Second, many free providers will insert their own branding or advertisements into your site. This could take the form of their name in your site’s URL (“example.wordpress.com”), the provider’s logo on your pages, and/or display advertisements. And no, you won’t be making money off these ads — all profits go to the host.

Finally, though perhaps most importantly, free hosting servers tend to be less secure and lack the proper security measures like encryption, firewall, and spam blocking. A successful attack on your server can impact your reputation far more than a temporarily inactive page or a banner ad. And, with security breaches on the rise, it’s not something to take lightly.

To sum up, we’d only recommend free hosting services for hobbyists who don’t plan to scale their website or store any private information. A small business, blogger, or any other website owner looking to grow their online presence should invest in a paid plan within their budget range.

8. Pick a web hosting provider.

Now that you have all of the information you need to narrow down your web hosting service options, it’s time to choose the right one for you. In the next section, we’ll review 11 of the most popular and top-rated web hosting services for your consideration. We’ll also throw in some free options too.

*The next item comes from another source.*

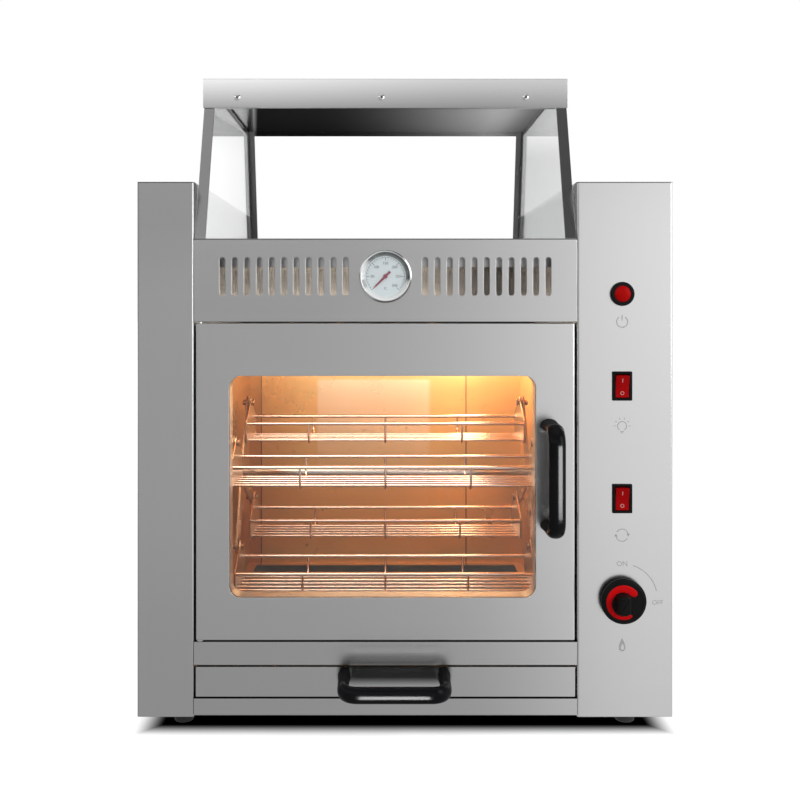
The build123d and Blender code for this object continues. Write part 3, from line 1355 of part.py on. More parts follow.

While choosing a provider, reference the conclusions you made throughout the above steps. You can also study reviews and testimonials real customers have shared via sites like Web Hosting Geeks.

Lastly, you can consult the individual websites of the services you’re considering — just know that they are, of course, biased.

Conclusion

The primary benefit of cloud hosting is reliability. When one cloud server is down, other servers can take its place to keep the website online. It is also less prone to hardware failure, and webmasters can scale their hosting resources as needed to anticipate traffic spikes.